The beauty of the ages.
It is what, if we are honest with ourselves, we crave.

Instant Gratification by Alessandro Tomassetti

By the time you hold this book in your hands the men in these pages will be older. Life and time will have written new chapters on their faces.
In a hundred years these men will be gone.
But beauty will remain.
It will be expressing itself in new men
and women
and trees
and sunsets
and all the other ways beauty expresses itself.
Because that is what beauty does, it glows.
It can’t help itself.

But not for long.
It moves on.
It never stays in one place forever.
It flits through time from one thing to the next.
Always moving on, the never ending change becoming the one constant.

Then along comes Alessandro and with a click of his shutter, he plucks these passing moments of beauty from time and holds them still.
He creates the passing moment that does not pass.

Through this instant medium, he highlights the transience of beauty and in so doing the preciousness of it.
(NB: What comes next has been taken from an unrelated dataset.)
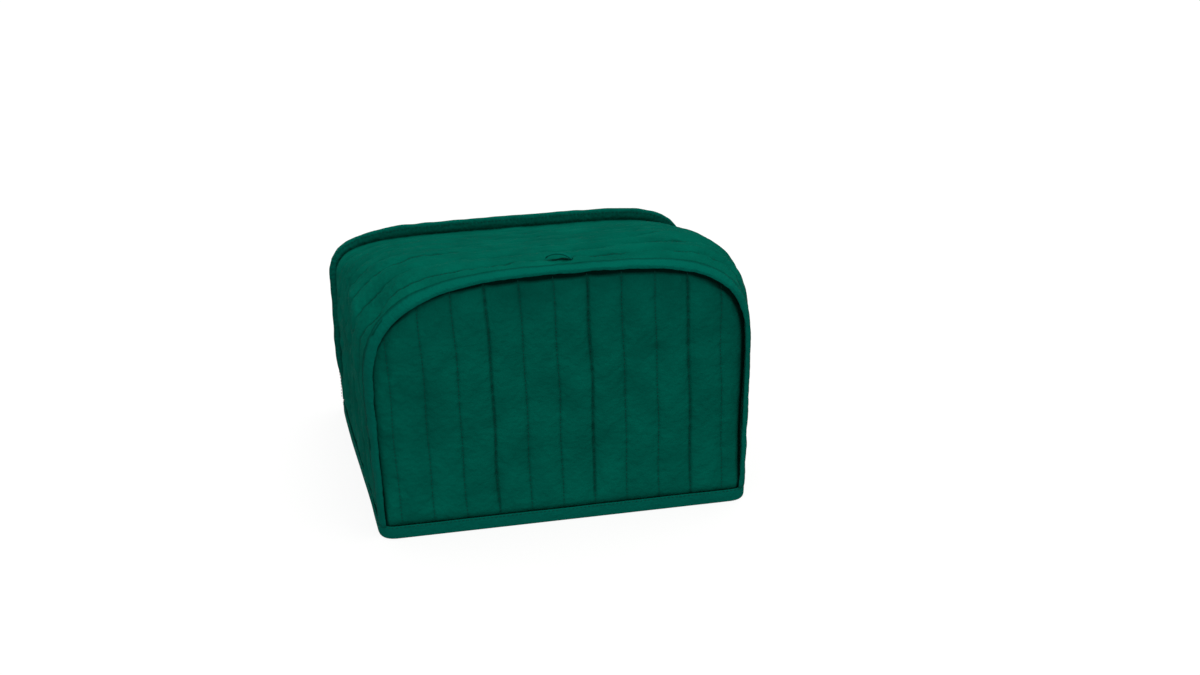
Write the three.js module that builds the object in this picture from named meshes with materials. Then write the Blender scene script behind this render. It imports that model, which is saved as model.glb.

He encourages us to celebrate beauty now.
Right now.
Not when we have time.
Not to schedule it for two weeks time, but to grab it with both hands when we see it.
To drop everything for it.
To snap the internal shutter and register beauty.
Then pause and wait in reverence for what we have been so lucky to see, and more importantly, had the wherewithal to recognize.
Alessandro, like all artists, has helped us to see what is in front of us.
With these photographs, he has shown us how to lean into the value of beauty.
To pull it confidently from life.
To pause for it.
To peel back the layers of it.
To exalt in it.
To set it free to teach us and show us its hidden depths.
To allow us to breathe the lighter air of the sublime.